As a testament to the company’s dedication to customer privacy, Apple has also enhanced their data security. In a section of their official website, Apple CEO Tim Cook readily laid out measures undertaken to show how seriously they take issues of security and privacy.
For devices running iOS 8, the protection of a user’s personal data will be harnessed by enclosing everything under the user’s passcode or Touch ID. This means that photos, messages, (including attachments), email, contacts, call history, iTunes content, notes, and reminders can be protected using a key that can only be unlocked by a user's fingerprint. Cook furthered that this passcode is so secure that it can't be bypassed—not by Apple or the authorities.
Android 5.0 Lollipop
Google has revealed that their latest OS update will be called Lollipop and that it's set for a release late this month. Initially tagged as Android L, Android 5.0 Lollipop will be rolled out on Google's new Nexus 6 and Nexus 9 tablet starting early in November, and will feature support for earlier Nexus devices. This Android update boasts a new design, promises longer battery life, and seamless device switching.

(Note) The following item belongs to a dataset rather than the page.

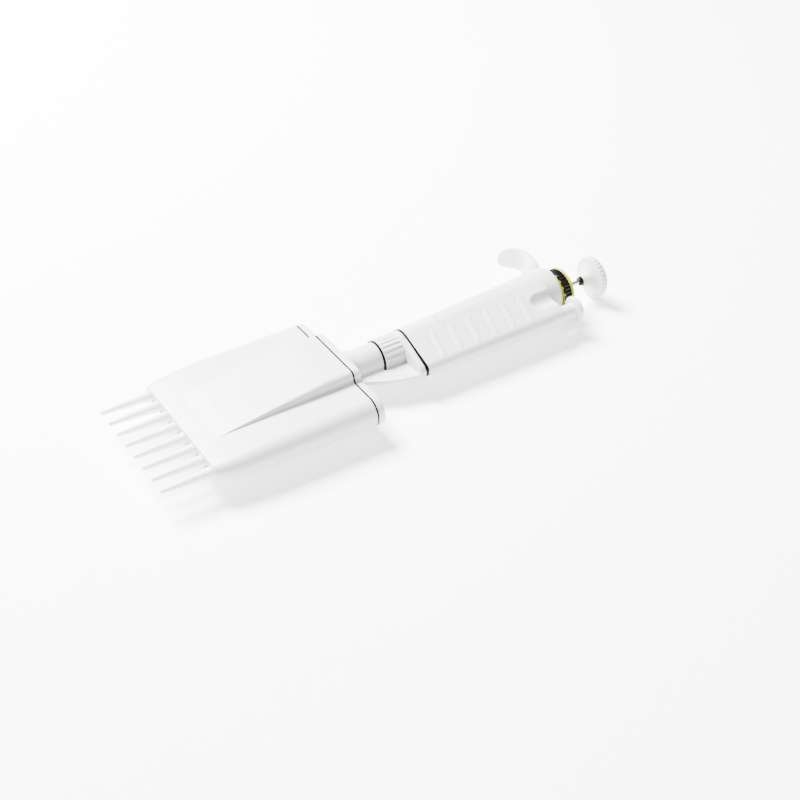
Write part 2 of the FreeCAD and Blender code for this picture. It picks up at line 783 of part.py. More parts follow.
# ---- ejector cover ------------------------------------------------------------------------------
def cover_solid(inset, start, end):
    """The cover's outer form, shrunk by the wall thickness where the inside is wanted."""
    sections = []
    for x, half_width, half_height in wing_sections:
        sections.append(stadium_section(x, half_width - inset, half_height - inset))
    wings = Part.makeLoft(sections, True, False)
    width = bump_half_width - inset
    low = rounded_section(bump_start, width, bump_start_half_height - inset, 3.2 - inset / 2.0)
    high = rounded_section(bump_level, width, axis_height - inset, bump_corner - inset / 2.0)
    bump = Part.makeLoft([low, high], True, True)
    level = Part.Face(high).extrude(point(cover_end - bump_level))
    whole = wings.fuse([bump, level])
    return whole.common(block(start, end, -60, 60, -30, 30))


def cover_shell():
    """Thin shell, open at the mouth and at the cap's end."""
    return cover_solid(0.0, cover_mouth, cover_end).cut(cover_solid(cover_wall, cover_mouth, cover_end))


def comb_plate():
    """Plate inside the mouth that strips the tips; its holes clear the nozzles."""
    start = cover_mouth + 0.8
    blank = block(start, start + 1.6, -40, 40, -10, 10)
    for y in channel_offsets():
        blank = blank.cut(rod(start - 1, start + 3, nozzle_base_radius + 0.25, y))
    return blank.common(cover_solid(cover_wall + 0.05, cover_mouth, cover_end))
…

Google believes this to be their “largest, most ambitious release on Android.” But what of its security features?
Google also introduced a Smart Lock feature where the user can pair a trusted device like a smart watch, fitness tracker, or even headphones via Bluetooth. The OS will prompt a question asking if it’s a “trusted device”. Once it's paired with a trusted device, the screen unlocks—without requiring a security code—when your smartphone is within range of the paired device. Lose the connection, and it locks up again. Convenience wins.
Security-enhanced Linux was made available in KitKat in “enforcing mode”. Meaning, the Linux-based architecture was designed to protect the OS from threats that access the device during privilege elevation attacks. In Lollipop, SELinux enforcement becomes mandatory for all applications rather than simply an option, offering better security against malware.
Google also confirmed that default encryption on user data will be carried out with the release of Lollipop. Since 2011, Android has offered optional encryption on some devices but admittedly, users have little to no knowledge about turning the feature on. Newer Android devices running on Lollipop will be designed with automatic encryption out of the box where only the user who has the device’s password will be able to see data like photos, videos, and communications stored in the device.
It's similar to Apple’s data encryption method where a user can choose a passcode. The data stored in the device can only be accessed by users who have these credentials. Turning these security measures on by default is also a step taken to keep government snooping at bay, an aftermath on the uproar generated by the Edward Snowden expose.
Security by default: What it means to users
In the past, protection for user data is something that users had to work on, with what little knowledge they have to keep their data private. Now, default encryption for user data is being applied by two of the mobile industry's biggest players to provide intensified protection against surveillance and even theft.
After previous OS updates focused on improving design and the user experience, the surge in the number of mobile threats have practically made it necessary to improve security. The new focus on improved security features isn't flashy, but it's certainly a significant development.
Bear in mind that in the first half of the year alone, the mobile platform took a beating from cyber crooks as the number of mobile malware and high-risk apps reached two million unique samples. And this figure is still expected to grow in terms of volume and the sophistication of cybercriminal tactics used.